La presidentessa liberiana Ellen Johnson Sirleaf non è una nuova arrivata (è stata eletta nel 2006) ma è ancora in carica. Prima donna capo di stato nel continente africano, la settantunenne Johnson Sirleaf è un'economista con studi americani e un passato di incarichi onusiani di un certo peso. Soprannominata "Iron lady" come Margaret Thatcher, quando le turbolenze politiche del suo paese le hanno impedito di vivere in Liberia ha lavorato anche come dirigente nel settore bancario privato. In particolare, nel corso degli anni Ottanta, la Johnson Sirleaf è stata vicepresidente dell'Ufficio regionale africano di Citibank (a Nairobi) e vicepresidente di Equator Bank (a Washington).

Il premier neozelandese John Key, poco più che ventenne e ancora fresco di studi, nei primi anni Ottanta è assunto come project manager di Lana Walker Rudkin Industries, azienda del suo paese attiva nel settore dell'abbigliamento. Poi dopo essersi fatto le ossa nelle banche di investimento neozelandesi, nel 1995 entrando in Merryll Lynch spicca il salto verso incarichi (e stipendi) via via più prestigiosi. Lavorando nelle sedi di Singapore, Londra e Sydney del gigante finanziario, Key si conquista il nomignolo di "smiling assassin", assassino sorridente, per la disinvolta freddezza con cui si dedica, alla bisogna, a robusti sfrondamenti del personale.

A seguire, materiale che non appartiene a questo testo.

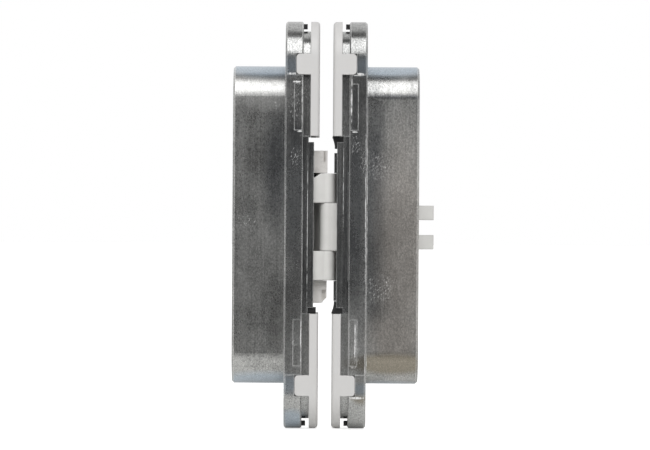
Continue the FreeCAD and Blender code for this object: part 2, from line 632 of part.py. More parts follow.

Un caso leggermente diverso è quello del cileno Sebastián Piñera, che con l'elezione a presidente della Repubblica del marzo scorso ha interrotto un filotto di vittorie dei partiti di centrosinistra. Il nuovo, ricchissimo capo dello Stato cileno ha trascorsi da manager delle sue stesse società, visto che nel corso degli anni ha creato un enorme e assai diversificato impero economico-finanziario il cui valore si calcola in più di due miliardi di dollari. Per stornare le accuse di conflitto di interessi ha posto in vendita, con una tempistica che non ha pienamente soddisfatto i suoi critici, i pacchetti di azioni più sensibili di cui era in possesso, in particolare quelle della compagnia aerea LAN (Piñera controllava il 26 per cento della società), nonché il suo canale tv Chilevisión.